■ WHAT TO PRODUCE
Please give the listing again, word for word, with nothing left out.

= = = = = = =

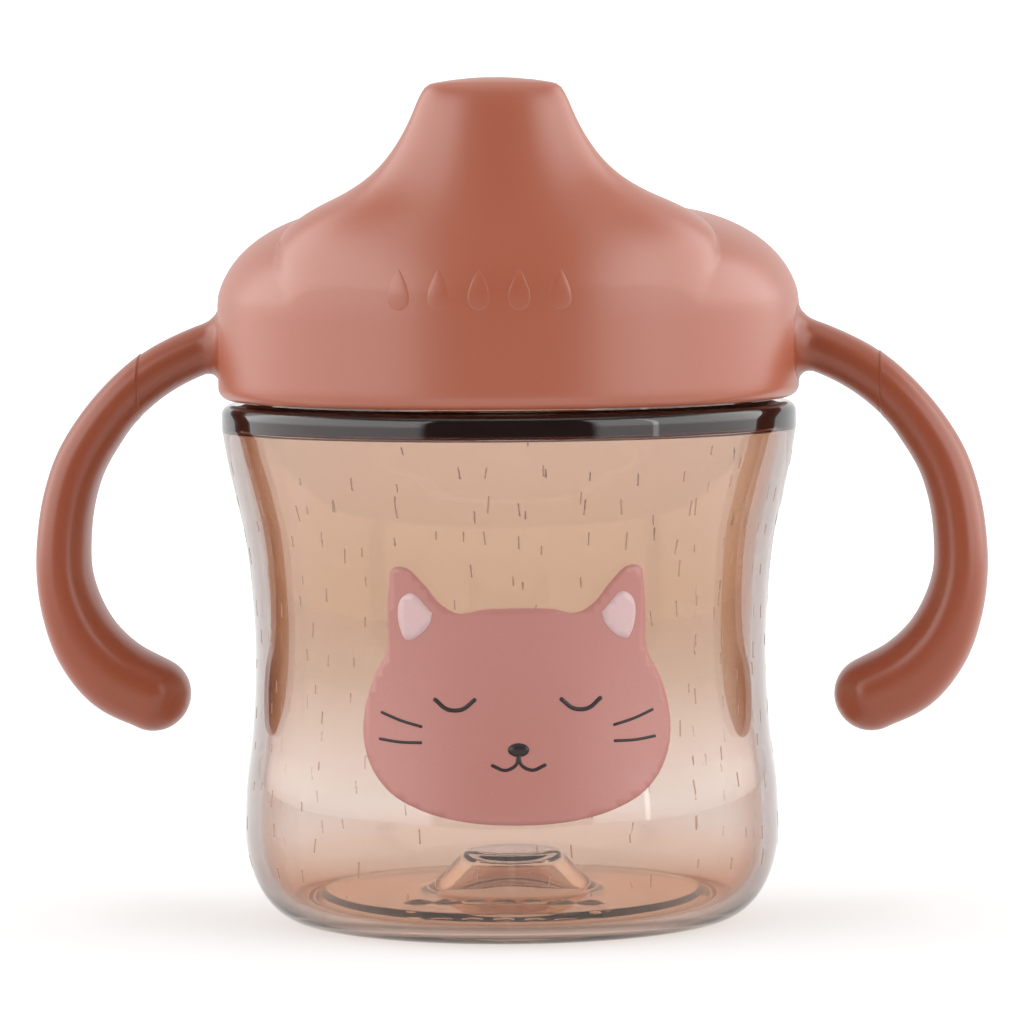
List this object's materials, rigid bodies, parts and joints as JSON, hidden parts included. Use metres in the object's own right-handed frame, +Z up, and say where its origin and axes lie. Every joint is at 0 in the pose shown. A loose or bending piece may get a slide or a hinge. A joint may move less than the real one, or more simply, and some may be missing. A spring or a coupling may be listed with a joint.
{
  "type": "sippy cup",
  "caption": "Two-handled sippy cup: clear waisted cup with a screw-on domed lid, flat spout, curved side grips, seal ring and pull-off non-spill valve.",
  "frame": {"origin": "on the cup's axis, in the plane of the foot that it stands on", "axes": "+Z up along the cup's axis, -Y towards the spout, +X towards the right handle when looking at the spout from the front"},
  "size_m": [0.1234, 0.075, 0.1082],
  "materials": {
    "clear_copolyester": "clear, gloss, faint warm tint",
    "pink_polypropylene": "satin",
    "pink_grip": "gloss",
    "silicone": "matte, translucent white"
  },
  "bodies": {
    "cup": {"cup_body": "clear_copolyester"},
    "seal": {"seal_ring": "silicone"},
    "lid": {"lid_shell": "pink_polypropylene", "left_handle": "pink_grip", "right_handle": "pink_grip"},
    "valve": {"valve": "silicone"}
  },
  "joints": [
    {"name": "lid_lift", "type": "slide", "parent": "cup", "child": "seal", "axis": [0, 0, 1], "range_m": [0, 0.01801]},
    {"name": "lid_turn", "type": "hinge", "parent": "seal", "child": "lid", "pos_m": [0, 0, 0.0774], "axis": [0, 0, 1], "range_deg": [0, 540]},
    {"name": "valve_pull", "type": "slide", "parent": "lid", "child": "valve", "axis": [0, 0, -1], "range_m": [0, 0.012]}
  ],
  "couplings": [
    {"joint": "lid_lift", "follows": "lid_turn", "m_per_rad": 0.0019099}
  ]
}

= = = = = = =

■ OUTPUT OF THE TASK
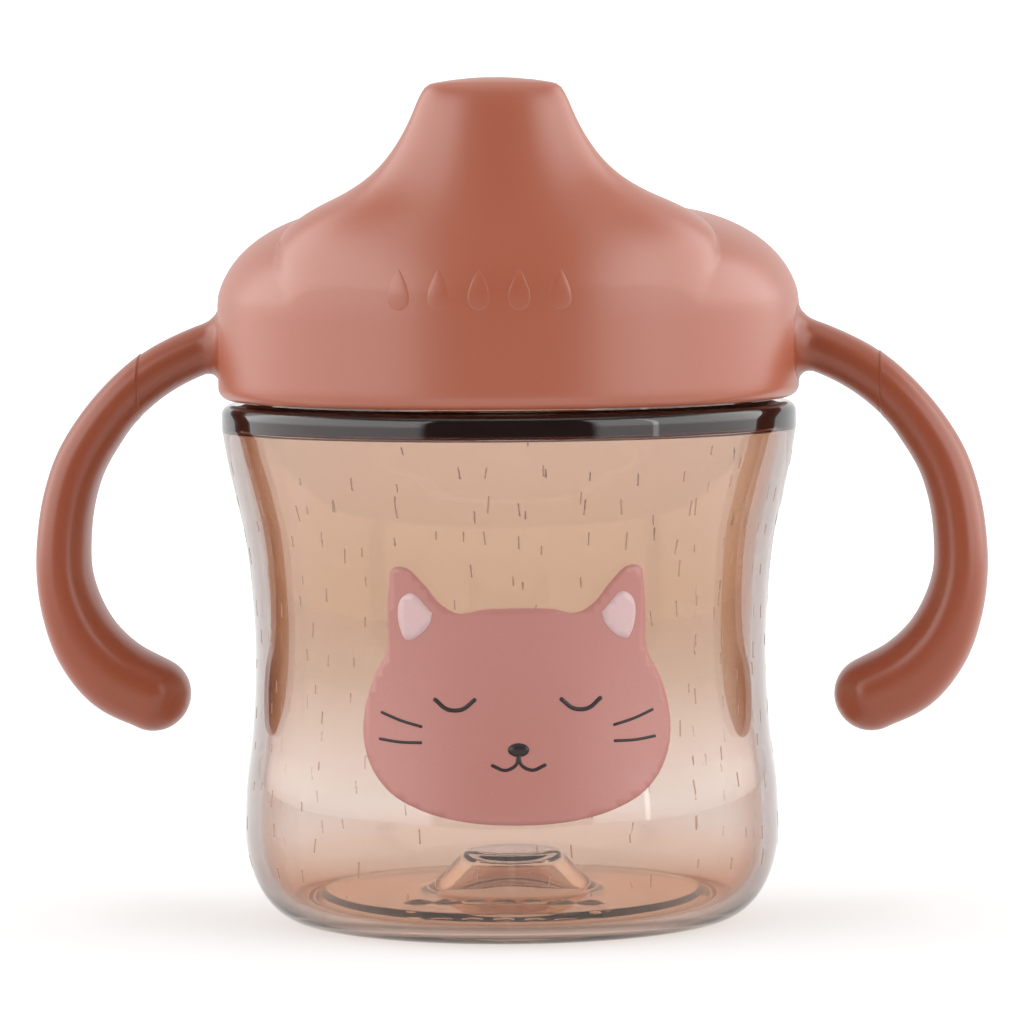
List this object's materials, rigid bodies, parts and joints as JSON, hidden parts included. Use metres in the object's own right-handed frame, +Z up, and say where its origin and axes lie. Every joint is at 0 in the pose shown. A loose or bending piece may get a slide or a hinge. A joint may move less than the real one, or more simply, and some may be missing. A spring or a coupling may be listed with a joint.
{
  "type": "sippy cup",
  "caption": "Two-handled sippy cup: clear waisted cup with a screw-on domed lid, flat spout, curved side grips, seal ring and pull-off non-spill valve.",
  "frame": {"origin": "on the cup's axis, in the plane of the foot that it stands on", "axes": "+Z up along the cup's axis, -Y towards the spout, +X towards the right handle when looking at the spout from the front"},
  "size_m": [0.1234, 0.075, 0.1082],
  "materials": {
    "clear_copolyester": "clear, gloss, faint warm tint",
    "pink_polypropylene": "satin",
    "pink_grip": "gloss",
    "silicone": "matte, translucent white"
  },
  "bodies": {
    "cup": {"cup_body": "clear_copolyester"},
    "seal": {"seal_ring": "silicone"},
    "lid": {"lid_shell": "pink_polypropylene", "left_handle": "pink_grip", "right_handle": "pink_grip"},
    "valve": {"valve": "silicone"}
  },
  "joints": [
    {"name": "lid_lift", "type": "slide", "parent": "cup", "child": "seal", "axis": [0, 0, 1], "range_m": [0, 0.01801]},
    {"name": "lid_turn", "type": "hinge", "parent": "seal", "child": "lid", "pos_m": [0, 0, 0.0774], "axis": [0, 0, 1], "range_deg": [0, 540]},
    {"name": "valve_pull", "type": "slide", "parent": "lid", "child": "valve", "axis": [0, 0, -1], "range_m": [0, 0.012]}
  ],
  "couplings": [
    {"joint": "lid_lift", "follows": "lid_turn", "m_per_rad": 0.0019099}
  ]
}